The Canadian dollar came under pressure after an unexpected 0.4% q/q contraction in Q2 GDP. Weak exports, sluggish investment, and trade tensions with the US are prompting markets to expect imminent Bank of Canada easing, adding further weight on the CAD.
Overall, fundamentals currently favor the US dollar. However, the durability of USD/CAD gains will depend on Friday’s labor market reports from both the US and Canada, along with the Fed’s reaction to persistent inflation risks.
Intraday technical picture:
The 4H chart demonstrates that USD/CAD has bounced upward from support at 1.3744, leaving room to move toward the nearest dotted resistance at 1.3813.
Oil prices extended their rise on Tuesday, consolidating at weekly highs on the back of growing concerns over supply disruptions amid geopolitical tensions.
Possible technical scenarios:
On the daily Brent chart, prices are recovering within the wide corridor between 66.51 and 70.62, keeping enough room to move toward the upper boundary.
Fundamental drivers of volatility:
The main factor behind the growth is the escalation of the Russia–Ukraine conflict: strikes on energy infrastructure shut down part of refining capacity, equal to more than 1 million barrels per day. This fueled concerns about reduced exports from the world’s second-largest supplier and supported demand for crude.
Investors are also focused on the upcoming OPEC+ meeting on September 7. Any signals regarding production could either reinforce the current rally or partly offset deficit risks.
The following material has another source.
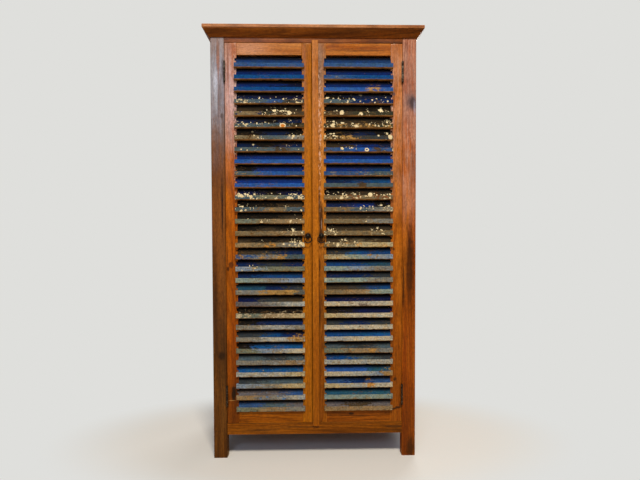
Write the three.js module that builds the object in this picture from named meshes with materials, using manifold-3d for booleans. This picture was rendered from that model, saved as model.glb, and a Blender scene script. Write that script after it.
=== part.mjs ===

Until then, trading will stay sensitive to comments from alliance representatives.
Another source of uncertainty is the release of key US macroeconomic data. Industry and labor market figures will provide insight into energy demand in the world’s largest economy and may adjust short-term price expectations.
Intraday technical picture:
As we can see on the 4H Brent chart, updating last week’s highs within the range between 66.51 and 70.62 opens the way for growth toward resistance at 70.62.